I think that Americans mostly use 9 inch pans, but if you used an original sacher recipe from Austria, it is probably meant for a 26 or a 28 cm pan.
Also, there is something I have noticed empirically, even though I don't have an explanation: if you bake the same batter in pans of different width, side-by-side in the same oven, and fill them to the same depth, the smaller diameter pans will tend to dome more. So, the size contributes a lot.
Bake the two layers separately
Divide the batter into two pans instead of making a single layer and cutting it. This is unorthodox, as you get more crust but it's better than a hunchbacked sacher. You should use a scale or at least a measuring jug to divide the batter, or you'll end up with different thicknesses. Also remember to reduce the baking time, as the core will heat up faster.
Use a toothpick for probing doneness.
- Reduce the leavening
The third idea is to reduce the amount of leavening agent.
The walls will always set before the core and, if there is enough baking powder, the core will still expand a little bit more. If the concentration of baking powder is low you'll get less bubbles, so less lift.

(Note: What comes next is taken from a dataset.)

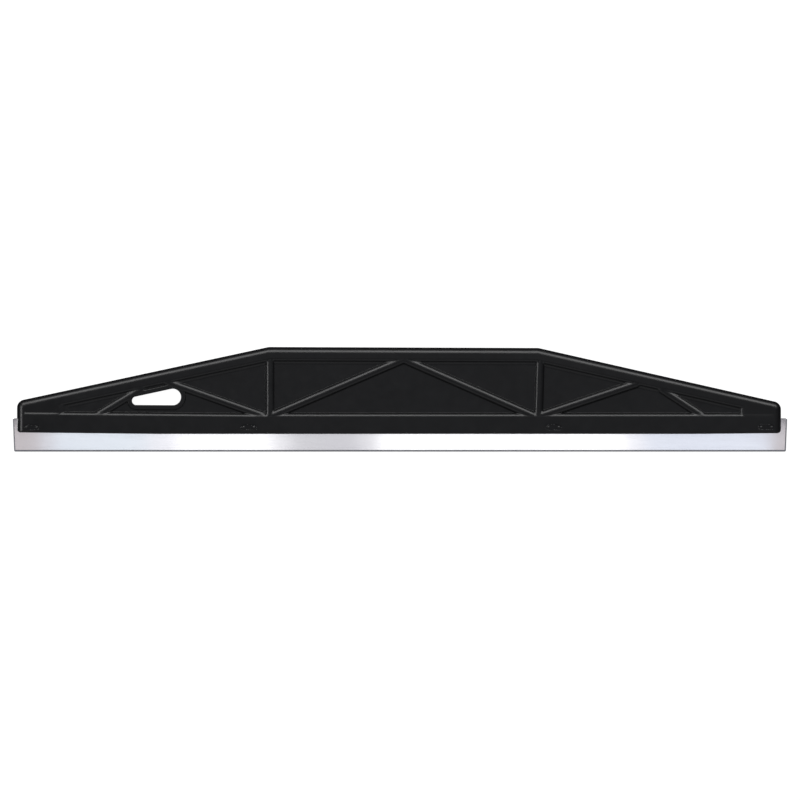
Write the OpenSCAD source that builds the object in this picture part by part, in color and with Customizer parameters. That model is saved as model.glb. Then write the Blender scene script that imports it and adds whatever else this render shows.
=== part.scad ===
// Long straight-edge trim guide: a thin steel blade held along the lower edge of a
// truss-ribbed moulded handle. The tool lies flat on its back face. +X runs along the
// blade, +Y from the blade's straight edge to the handle's crown, +Z out of the front face.
// Heights are measured from the blade's straight edge until each part is moved into the frame.

/* [Blade] */
// Length of the blade along its hidden top edge
blade_length = 609.6; // [606:0.1:614]
// Height of the blade, from its straight edge to the edge hidden in the handle
blade_height = 26.2; // [25:0.1:27]
// Thickness of the blade
blade_thickness = 0.5; // [0.3:0.05:0.8]
// How far each end leans inwards on its way down to the straight edge
end_slant = 1.1; // [0:0.1:2]
// Radius of the blade's four corners
blade_corner = 1; // [0.5:0.1:2]
// Height of the ground band along the straight edge
grind_height = 1.3; // [0.5:0.1:2]
// Thickness left at the straight edge
edge_thickness = 0.2; // [0.1:0.05:0.25]

/* [Handle outline] */
// Thickness of the handle
handle_thickness = 10; // [9:0.5:13]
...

Of course, using too little baking powder will also ruin the cake, so you'll have to be cautious and experiment a bit before hitting the correct amount.
- Lower heat
The fourth approach is to give the outer portions of the cake more time to rise by baking at lower heat.

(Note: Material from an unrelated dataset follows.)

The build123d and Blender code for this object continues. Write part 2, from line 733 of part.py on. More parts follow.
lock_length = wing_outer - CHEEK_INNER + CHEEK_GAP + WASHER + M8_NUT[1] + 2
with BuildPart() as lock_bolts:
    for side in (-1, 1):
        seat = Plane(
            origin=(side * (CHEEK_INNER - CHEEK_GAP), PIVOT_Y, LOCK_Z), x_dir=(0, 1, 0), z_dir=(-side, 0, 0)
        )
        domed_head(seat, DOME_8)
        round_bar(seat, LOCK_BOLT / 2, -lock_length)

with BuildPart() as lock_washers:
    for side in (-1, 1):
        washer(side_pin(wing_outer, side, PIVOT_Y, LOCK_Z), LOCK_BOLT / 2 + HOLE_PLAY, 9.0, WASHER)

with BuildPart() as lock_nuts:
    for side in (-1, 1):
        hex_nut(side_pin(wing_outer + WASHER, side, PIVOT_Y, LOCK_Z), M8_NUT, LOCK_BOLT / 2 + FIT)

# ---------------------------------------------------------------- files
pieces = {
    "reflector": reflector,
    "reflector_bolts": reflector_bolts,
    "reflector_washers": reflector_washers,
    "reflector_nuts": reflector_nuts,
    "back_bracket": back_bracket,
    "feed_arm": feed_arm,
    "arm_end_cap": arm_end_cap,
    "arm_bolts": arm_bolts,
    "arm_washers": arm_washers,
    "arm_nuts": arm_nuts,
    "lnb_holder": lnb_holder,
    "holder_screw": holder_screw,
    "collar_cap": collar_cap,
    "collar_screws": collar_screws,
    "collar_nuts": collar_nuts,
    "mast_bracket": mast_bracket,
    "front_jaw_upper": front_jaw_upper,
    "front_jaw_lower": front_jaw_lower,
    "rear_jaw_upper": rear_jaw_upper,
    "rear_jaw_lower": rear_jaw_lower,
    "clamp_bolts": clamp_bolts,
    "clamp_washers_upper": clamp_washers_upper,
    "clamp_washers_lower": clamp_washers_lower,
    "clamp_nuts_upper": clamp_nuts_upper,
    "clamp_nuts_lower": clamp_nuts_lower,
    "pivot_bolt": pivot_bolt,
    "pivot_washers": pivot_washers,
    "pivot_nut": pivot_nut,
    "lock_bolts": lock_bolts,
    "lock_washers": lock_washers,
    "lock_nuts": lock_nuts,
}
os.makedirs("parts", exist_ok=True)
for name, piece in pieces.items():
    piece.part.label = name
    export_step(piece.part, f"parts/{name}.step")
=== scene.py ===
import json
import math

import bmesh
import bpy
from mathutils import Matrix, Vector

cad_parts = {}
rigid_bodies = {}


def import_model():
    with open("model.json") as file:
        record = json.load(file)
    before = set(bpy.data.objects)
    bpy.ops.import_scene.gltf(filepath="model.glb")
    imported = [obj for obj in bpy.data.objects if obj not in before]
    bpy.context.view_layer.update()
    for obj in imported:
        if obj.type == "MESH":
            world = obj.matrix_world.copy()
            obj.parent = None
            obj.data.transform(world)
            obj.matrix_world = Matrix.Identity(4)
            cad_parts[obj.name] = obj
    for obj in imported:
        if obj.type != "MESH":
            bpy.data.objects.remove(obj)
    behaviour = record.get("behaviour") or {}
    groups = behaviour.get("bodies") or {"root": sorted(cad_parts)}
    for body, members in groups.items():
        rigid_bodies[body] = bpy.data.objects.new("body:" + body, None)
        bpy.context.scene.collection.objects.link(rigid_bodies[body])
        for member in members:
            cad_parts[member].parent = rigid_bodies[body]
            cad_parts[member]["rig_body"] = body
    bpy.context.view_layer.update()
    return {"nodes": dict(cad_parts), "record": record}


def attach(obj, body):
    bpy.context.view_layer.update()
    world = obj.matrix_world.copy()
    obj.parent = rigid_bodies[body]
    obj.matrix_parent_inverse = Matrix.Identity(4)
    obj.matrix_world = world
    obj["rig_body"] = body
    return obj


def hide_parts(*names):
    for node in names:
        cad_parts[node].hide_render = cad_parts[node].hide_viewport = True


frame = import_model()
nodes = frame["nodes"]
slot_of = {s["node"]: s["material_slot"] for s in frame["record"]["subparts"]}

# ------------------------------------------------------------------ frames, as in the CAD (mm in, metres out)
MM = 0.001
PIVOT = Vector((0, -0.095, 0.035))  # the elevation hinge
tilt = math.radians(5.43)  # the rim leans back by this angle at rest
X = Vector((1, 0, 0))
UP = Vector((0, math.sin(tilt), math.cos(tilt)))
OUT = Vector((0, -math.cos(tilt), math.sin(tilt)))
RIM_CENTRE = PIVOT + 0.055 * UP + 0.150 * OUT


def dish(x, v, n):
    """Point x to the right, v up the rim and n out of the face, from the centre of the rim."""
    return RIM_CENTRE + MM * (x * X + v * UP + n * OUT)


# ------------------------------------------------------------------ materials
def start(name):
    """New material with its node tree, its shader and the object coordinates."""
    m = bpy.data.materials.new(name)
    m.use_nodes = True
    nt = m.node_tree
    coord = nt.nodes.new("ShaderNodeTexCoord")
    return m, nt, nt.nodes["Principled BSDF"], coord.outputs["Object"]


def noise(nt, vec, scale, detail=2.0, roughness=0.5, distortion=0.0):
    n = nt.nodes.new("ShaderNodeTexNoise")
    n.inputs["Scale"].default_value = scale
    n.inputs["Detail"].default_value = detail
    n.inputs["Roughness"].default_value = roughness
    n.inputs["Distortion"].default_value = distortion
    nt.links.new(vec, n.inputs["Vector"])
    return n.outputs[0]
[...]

This is somewhat risky, as it can result in a different texture of the final product, due to the different rate at which water will evaporate from the dough and a longer baking time. Also, if your temperature is too low, you won't get a golden crust on a light-coloured dough. This should not be a problem for a frosted cake like the sacher.
- Less gluten
The fifth approach is to use a flour with less gluten.
With less gluten you get a mesh which is less dense and needs more time until it gets firm enough to prevent rising. Use cake flour instead of all purpose flour. A bit more fat will also help to inhibit gluten development but too much will change the taste and texture.
All methods I described should attribute to a solution, but probably none of them will be sufficient by itself. You'll have to pick a combination of them and see what works best for you.
General Cake Techniques
You should also apply all the usual methods for getting a good cake:
- measure with a scale
- use room-temperature ingredients
- sift your flour
- only combine dry mix with fluid mix at the last moment before putting it into the oven
- preheat the oven well
These techniques ensure a better batter texture, which means a more even heating. They will also ensure a more consistent leavening process because:
- the ratio of leavening to other ingredients will be correct
- the batter will be more thoroughly mixed
- the leavening reaction will not start early
Not following these techniques is more likely to result in a lopsided cake or a big bubble. I realize that this hasn't happened in the case you describe, but it would be too bad to get an asymmetrically risen cake after you took all the precautions against a disproportionally rising center.